Although I'm totally against the death penalty, I sincerely found the following quite moving:
"Utah Department of Corrections director Thomas Patterson said: "This is an unusual task but one we have done professionally. It has been done with absolute dignity and reverence for human life.
"It's been a balancing act of being sensitive to the families who lost loved ones and the family who lost a loved one tonight."
Hats - or black caps - off to Mr. Patterson. Fair statement.
Makes me sick.
Law and Politics
He was a mission for the Church of the Latter Day Saints - you know the ones - the ones that collar you in the town's shopping centre, dressed very smartly and talk for an hour and won't let you go, then try to get you to go along to one of their meetings.
Gonna be very hard with such strong religious beliefs to keep that out of politics and not influence his judgements...gonna be very hard.
5 bullet thing
4 bullets and 1 blank. So all the shooters can go away knowing that probably their bullet *did* kill him (unless they're a useless marksman).
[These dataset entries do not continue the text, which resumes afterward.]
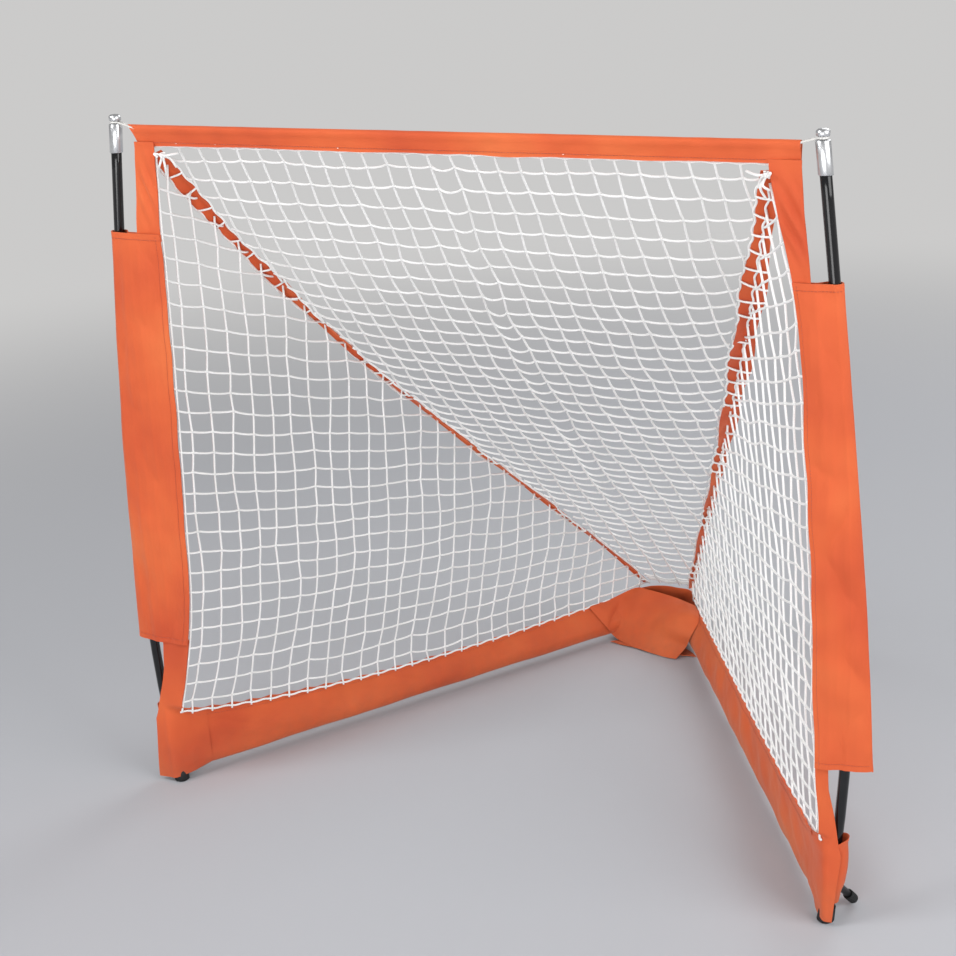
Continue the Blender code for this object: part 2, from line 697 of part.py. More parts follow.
def sheet_y(z):
    """Front fabric's place in depth: it steps forward to pass in front of the socket."""
    t = (SHEET_STEP_TOP - z) / (SHEET_STEP_TOP - SHEET_STEP_BOTTOM)
    t = max(0.0, min(1.0, t))
    return FRONT_SHEET_Y + t * (CORNER_SHEET_Y - FRONT_SHEET_Y)


def post_band(goal, label, side):
    """Fabric strip down the front of the net beside the pole, and over the corner."""
    heights = sorted([z for z, _ in BAND_OUTER_EDGE] + [SHEET_STEP_BOTTOM, SHEET_STEP_TOP])
    rows = []
    for z in heights:
        y = sheet_y(z)
        rows.append([(side * band_inner_x(z), y, z), (side * band_outer_x(z), y, z)])
    band = ribbon(rows, (0, FABRIC, 0))
    goal.add(f"post_band_{label}", band, f"arm_{label}", "orange_fabric", smooth=False)


def flap_front(goal, label, side):
    """Front layer of the pole flap, sewn on the band's outer edge."""
    rows = []
    for z in flap_heights():
        inner = (side * (band_outer_x(z) + GAP), sheet_y(z), z)
        outer = (side * flap_outer_x(z), sheet_y(z), z)
        rows.append([inner, outer])
    layer = ribbon(rows, (0, FABRIC, 0))
    goal.add(f"flap_front_{label}", layer, f"arm_{label}", "orange_fabric", smooth=False)


def flap_back(goal, label, side):
    """Rear layer, folded back at the outer edge, with the fastening tape on its inner margin."""
    rows, tape = [], []
    landing_y = FRONT_SHEET_Y + 2 * FABRIC + TAPE_STACK
    tape_y = landing_y - FABRIC - GAP
    for z in flap_heights():
        behind_pole = pole_x(z) - POLE_R - FLAP_CLEARANCE
        edge = band_outer_x(z) - TAPE_INSET
        tape_start = edge - TAPE_MARGIN
        tape_end = tape_start - TAPE_WIDTH
        end = tape_end - TAPE_MARGIN
        rows.append(
            [
                (side * flap_outer_x(z), BACK_SHEET_Y, z),
                (side * behind_pole, BACK_SHEET_Y, z),
                (side * edge, landing_y, z),
                (side * end, landing_y, z),
            ]
        )
        tape.append([(side * tape_start, tape_y, z), (side * tape_end, tape_y, z)])
    body = f"flap_{label}"
    layer = ribbon(rows, (0, FABRIC, 0))
    goal.add(f"flap_back_{label}", layer, body, "orange_fabric", smooth=False)
    loops = ribbon(tape, (0, FABRIC, 0))
    goal.add(f"loop_tape_{label}", loops, body, "black_tape", smooth=False)


def hook_tape(goal, label, side):
    """Hook side of the fastening tape, sewn on the back of the band."""
    rows = []
    y = FRONT_SHEET_Y + FABRIC + GAP
    for z in flap_heights():
        start = band_outer_x(z) - TAPE_INSET - TAPE_MARGIN
        rows.append([(side * start, y, z), (side * (start - TAPE_WIDTH), y, z)])
    tape = ribbon(rows, (0, HOOK_THICKNESS, 0))
    goal.add(f"hook_tape_{label}", tape, f"arm_{label}", "black_tape", smooth=False)


def sleeve_section(side, along, top_z, shrink):
    """Section across the bottom sleeve: round under the tube, tapering to a flat flange."""
    half, drop = SLEEVE_HALF_WIDTH - shrink, SLEEVE_DROP - shrink
    flange = FLANGE_HALF_WIDTH - shrink
    points = []
    for i in range(SLEEVE_STEPS + 1):
        a = math.pi + math.pi * i / SLEEVE_STEPS
        points.append((half * math.cos(a), ARM_Z + drop * math.sin(a)))
    shoulder_z = SLEEVE_CAVITY_TOP_Z
    points += [(flange, shoulder_z), (flange, top_z), (-flange, top_z), (-flange, shoulder_z)]
    return [on_arm(side, along, v, z) for v, z in points]


def bottom_sleeve(goal, label, side):
    """Fabric hem round the base arm, open at both ends, with the flat flange the net is laced to."""
    ends = (SLEEVE_START, ARM_LENGTH - SLEEVE_END_INSET)
    tops = (SLEEVE_BACK_TOP_Z, SLEEVE_FRONT_TOP_Z)
    cavity_top = SLEEVE_CAVITY_TOP_Z + SLEEVE_CAVITY_LIP
    outer, inner = [], []
    for i in range(SLEEVE_ROWS):
        t = i / (SLEEVE_ROWS - 1)
        along = ends[0] + t * (ends[1] - ends[0])
        top = tops[0] + t * (tops[1] - tops[0])
        outer.append(sleeve_section(side, along, top, 0.0))
        inner.append(sleeve_section(side, along, cavity_top, SLEEVE_WALL))
    sleeve = hollow_loft(outer, inner)
    goal.add(f"bottom_sleeve_{label}", sleeve, f"arm_{label}", "orange_fabric")


def corner_pocket(goal, label, side):
    """Short fabric collar round the mouth of the socket."""
    outer = [post_ring(side, z, POCKET_R) for z in POCKET_Z]
    inner = [post_ring(side, z, POCKET_BORE_R) for z in POCKET_Z]
    pocket = hollow_loft(outer, inner)
    goal.add(f"corner_pocket_{label}", pocket, f"arm_{label}", "orange_fabric")


def net_corners(side):
    """Top, bottom and rear corners of a side panel of the net."""
    corners = (NET_TOP_CORNER, NET_BOTTOM_CORNER, NET_APEX)
    return [Vector((side * x, y, z)) for x, y, z in corners]


def side_net(goal, label, side):
    """Flat triangle of netting from the band back to the apex, under the corner strap."""
    top, bottom, apex = net_corners(side)
    normal = (bottom - top).cross(apex - top).normalized()
    down = (bottom - top).normalized()
    forward = (bottom - apex).normalized()
    back, up = Vector((0, NET_MARGIN, 0)), Vector((0, 0, NET_MARGIN))
    points = [
        top + down * SIDE_NET_TOP_INSET + back,
        bottom + back + up,
        apex + forward * SIDE_NET_APEX_INSET + up,
        apex + forward * STRAP_WIDTH * 1.7 + Vector((0, 0, STRAP_WIDTH / 2 + NET_MARGIN)),
    ]
    half = normal * NET_THICKNESS / 2
    rings = [[p - half for p in points], [p + half for p in points]]
    panel = solid_loft(rings)
    goal.add(f"side_net_{label}", panel, f"arm_{label}", "white_net", smooth=False)


def corner_strap(goal, label, side):
    """Fabric strap from the top corner down to the apex, where side and back nets meet."""
    top, bottom, apex = net_corners(side)
    line = (apex - top).normalized()
    normal = line.cross(Vector((side, 0, 0))).normalized()
    across = line.cross(normal).normalized()
    start = top + line * STRAP_TOP_INSET
    end = apex - line * STRAP_APEX_INSET
    half = across * STRAP_WIDTH / 2
    rows = [[p - half, p + half] for p in (start, end)]
    strap = ribbon(rows, normal * FABRIC)
    goal.add(f"corner_strap_{label}", strap, f"arm_{label}", "orange_fabric", smooth=False)


def back_net(goal):
    """Sloping panel of netting from the top bar down to the apex."""
    top_half = NET_TOP_CORNER[0] - STRAP_WIDTH - NET_MARGIN
    apex_half = NET_APEX[0] - STRAP_WIDTH / 2 - NET_MARGIN
    top_y, top_z = -GOAL_DEPTH + 2 * NET_MARGIN, BAR_BOTTOM_Z - NET_MARGIN
    low_y, low_z = NET_APEX[1] - 5 * NET_MARGIN, NET_APEX[2] + 5.5 * NET_MARGIN
    slope = Vector((0, low_y - top_y, low_z - top_z)).normalized()
    normal = Vector((1, 0, 0)).cross(slope) * NET_THICKNESS / 2
    points = [
        Vector((-top_half, top_y, top_z)),
        Vector((top_half, top_y, top_z)),
        Vector((apex_half, low_y, low_z)),
        Vector((-apex_half, low_y, low_z)),
    ]
    panel = solid_loft([[p - normal for p in points], [p + normal for p in points]])
    goal.add("back_net", panel, "hub", "white_net", smooth=False)


def rear_pocket(goal):
    """Fabric cover over the hub: high at its rear edge, down to the floor in front."""
    rows = []
    for y, z, half in REAR_COVER_STATIONS:
        crown = REAR_COVER_CROWN * z
        shares = (-1.0, -0.5, 0.0, 0.5, 1.0)
        rows.append([(half * t, y, z - crown * t * t) for t in shares])
    cover = ribbon(rows, (0, 0, FABRIC))
    goal.add("rear_pocket_cover", cover, "hub", "orange_fabric")
    low = [[(-w, y, FLOOR_LIFT), (w, y, FLOOR_LIFT)] for y, w in REAR_FLOOR_STATIONS]
    floor = ribbon(low, (0, 0, FABRIC))
    goal.add("rear_pocket_floor", floor, "hub", "orange_fabric", smooth=False)


def build():
    remove_scene_objects()
    goal = Goal()
    goal.add_body("hub", (0, 0, 0))
    hub_foot_pad(goal)
    pad_screw(goal)
    hub_plate(goal, "hub_base_plate", BASE_PLATE_Z)
    hub_plate(goal, "hub_top_plate", TOP_PLATE_Z)
    top_bar(goal)
    back_net(goal)
    rear_pocket(goal)
    for label, side in SIDES:
        goal.add_body(f"arm_{label}", (side * PIVOT_X, 0, 0))
        socket_x = side * (POLE_FOOT_X + POLE_SLOPE * SOCKET_FLOOR_Z)
        goal.add_body(f"pole_{label}", (socket_x, -GOAL_DEPTH, SOCKET_FLOOR_Z))
        goal.add_body(f"flap_{label}", (side * FLAP_BOTTOM_X, -GOAL_DEPTH, FLAP_BOTTOM_Z))
        pivot_bolt(goal, label, side)
        base_arm(goal, label, side)
        arm_end_plug(goal, label, side)
        pole_socket(goal, label, side)
        socket_rivet(goal, label, side)
        foot_cap(goal, label, side)
        leg_tip(goal, label, side)
        pole_sections(goal, label, side)
        pole_tip(goal, label, side)
        corner_loop(goal, label, side)
        post_band(goal, label, side)
        flap_front(goal, label, side)
        flap_back(goal, label, side)
        hook_tape(goal, label, side)
        bottom_sleeve(goal, label, side)
        corner_pocket(goal, label, side)
        side_net(goal, label, side)
        corner_strap(goal, label, side)


build()
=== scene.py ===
import json
import math

import bmesh
import bpy
import numpy as np
from mathutils import Matrix, Vector


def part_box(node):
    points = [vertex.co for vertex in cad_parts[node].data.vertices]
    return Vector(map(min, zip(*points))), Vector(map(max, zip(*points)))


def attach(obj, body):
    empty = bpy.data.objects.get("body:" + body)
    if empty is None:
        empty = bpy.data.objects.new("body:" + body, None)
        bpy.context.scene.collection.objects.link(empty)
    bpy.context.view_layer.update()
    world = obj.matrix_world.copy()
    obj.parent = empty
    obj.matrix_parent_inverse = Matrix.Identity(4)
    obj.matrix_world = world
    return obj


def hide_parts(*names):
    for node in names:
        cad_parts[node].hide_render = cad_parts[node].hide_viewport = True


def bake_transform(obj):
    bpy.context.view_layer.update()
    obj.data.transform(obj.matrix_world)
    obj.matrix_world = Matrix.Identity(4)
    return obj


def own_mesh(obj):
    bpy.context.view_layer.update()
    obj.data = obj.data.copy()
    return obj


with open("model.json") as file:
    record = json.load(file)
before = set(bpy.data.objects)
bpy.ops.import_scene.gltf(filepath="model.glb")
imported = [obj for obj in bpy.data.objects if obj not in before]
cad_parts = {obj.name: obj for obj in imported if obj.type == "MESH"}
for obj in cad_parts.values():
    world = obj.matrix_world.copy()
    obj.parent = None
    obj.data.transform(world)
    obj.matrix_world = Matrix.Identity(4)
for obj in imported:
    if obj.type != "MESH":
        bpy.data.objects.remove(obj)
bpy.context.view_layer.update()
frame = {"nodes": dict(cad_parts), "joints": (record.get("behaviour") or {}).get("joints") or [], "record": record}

SIGN = {"left": -1, "right": 1}
SIDES = tuple(SIGN.items())

# Places read from the frame
JOINTS = {j["name"]: j for j in frame["joints"]}
MOUNTS = {m["name"]: m for m in frame["record"]["mounts"]}
PIVOT_X, _, ARM_Z = JOINTS["base_fold_right"]["pos_m"]
GOAL_Y = MOUNTS["foot_rest_right"]["pos_m"][1]

# Net and cords
MESH = 0.0378
SIDE_COLUMN, BACK_COLUMN, BACK_ROW = 0.040, 0.0375, 0.034
FIRST_COLUMN = 0.023
BACK_SPREAD = 0.16
TWINE_R, KNOT_R, CORD_R = 0.0020, 0.0031, 0.0018
TIGHT_TWINE_R = 0.9 * TWINE_R
PINCH = 0.05

# Fabric
CLOTH = 0.0011
STITCH_LENGTH, STITCH_GAP, STITCH_R = 0.0034, 0.0016, 0.00036
SEAM_INSET = 0.005

# How the cloth of each side hangs. The band's two edges are drawn off their straight lines, and the
# flap's fold off its own, at even steps from the top down; the flap's ends sit off their heights
HANG = {
    "left": {
        "inner": (-0.006, -0.021, -0.030, -0.036, -0.038, -0.008),
        "outer": (-0.010, -0.008, 0.0, 0.0, 0.004, -0.004),
        "fold": (0.0, 0.003, 0.005, 0.004, 0.0, -0.004),
        "ends": (0.008, 0.005),
        "foot": 0.018,
        "turn": (36, 66, 78, 83, 80, 83),
        "strap": (0.0120, 0.0125, 0.0105, 0.0100, 0.0090, 0.0075),
        "hem": (-0.006, 0.0015),
    },
    "right": {
        "inner": (-0.004, 0.0265, 0.025, 0.0225, 0.0125, 0.009),
        "outer": (0.0, 0.010, 0.004, 0.0, 0.013, -0.006),
        "fold": (-0.001, 0.003, 0.006, 0.009, 0.009, 0.007),
        "ends": (-0.006, -0.0125),
        "foot": -0.004,
        "turn": (60, 70, 76, 80, 80, 83),
        "strap": (0.0135, 0.0185, 0.0140, 0.0095, 0.0080, 0.0070),
        "hem": (0.010, 0.0060),
    },
}
STRAP_SAG = 0.050

# The bottom sleeve's cross-section: its belly under the arm, and the points that draw it
HEM_HALF, HEM_DROP = 0.0152, 0.0235
BELLY_POINTS, LAYER_POINTS = 21, 13
HEM_TURN = BELLY_POINTS + LAYER_POINTS
HEM_CLOTH, STRAP_CLOTH, BAR_CLOTH, TAPE = 0.0010, 0.0013, 0.0009, 0.0012

# Heights of the band, and how far in front of the goal plane it lies there: under the bar, over the
# tape and round the socket
DEPTH_Z = (0.014, 0.13, 0.20, 1.045, 1.10)
DEPTH = (0.0166, 0.0160, 0.0124, 0.0124, 0.0098, 0.0046)

# Camera: place, viewing angle in degrees and lens, as a photographer would stand
CAMERA_AT = (1.1755, GOAL_Y - 2.1765, 1.5252)
CAMERA_ANGLES = (25.705, 21.252, 2.326)
CAMERA_LENS, CAMERA_SHIFT = 61.726, (-0.0537, 0.0631)
BACKDROP = (0.60, 0.595, 0.590, 1.0)
FLOOR_SIZE = 40


# --- short forms for points, curves and folds ---


def join(*parts):
    """Points from coordinates of any shapes that go together."""
    return np.stack(np.broadcast_arrays(*parts), -1)


def unit(vectors):
    return vectors / (np.linalg.norm(vectors, axis=-1, keepdims=True) + 1e-12)


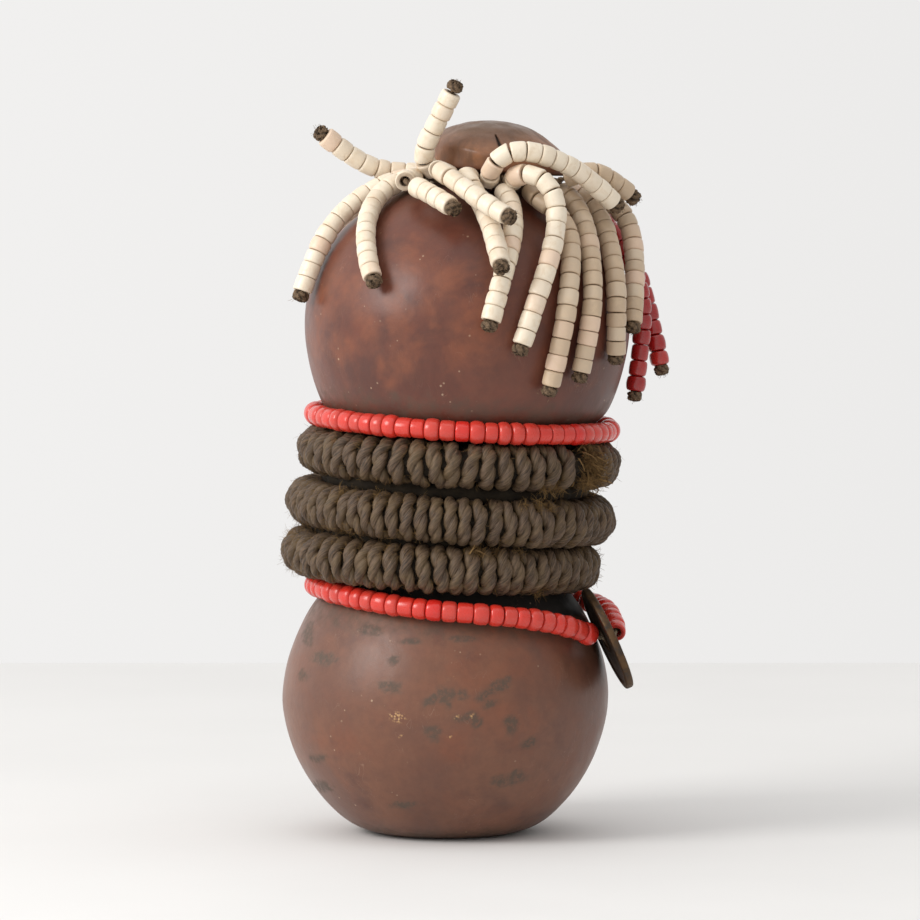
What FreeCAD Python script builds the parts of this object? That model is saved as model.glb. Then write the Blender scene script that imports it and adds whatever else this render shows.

Chance of the marksman being the one that killed him? 4 out of 5.
Ok, the marksman can walk away with some doubt as to whether he killed him, but would't it have been even better to load simply one live round and 4 blanks?
The guy still gets killed (unless the marksman's useless), but the probability of any individual marksman being the killer is reduced from 4/5 to 1/5, that is from being almost certain he was the killer to almost certain he wasn't.
Surely this is going to be better for the mental state of the marksman?
Or why not set up a gun using a stand, fixed aim, and automatically fired by a computer using a random time.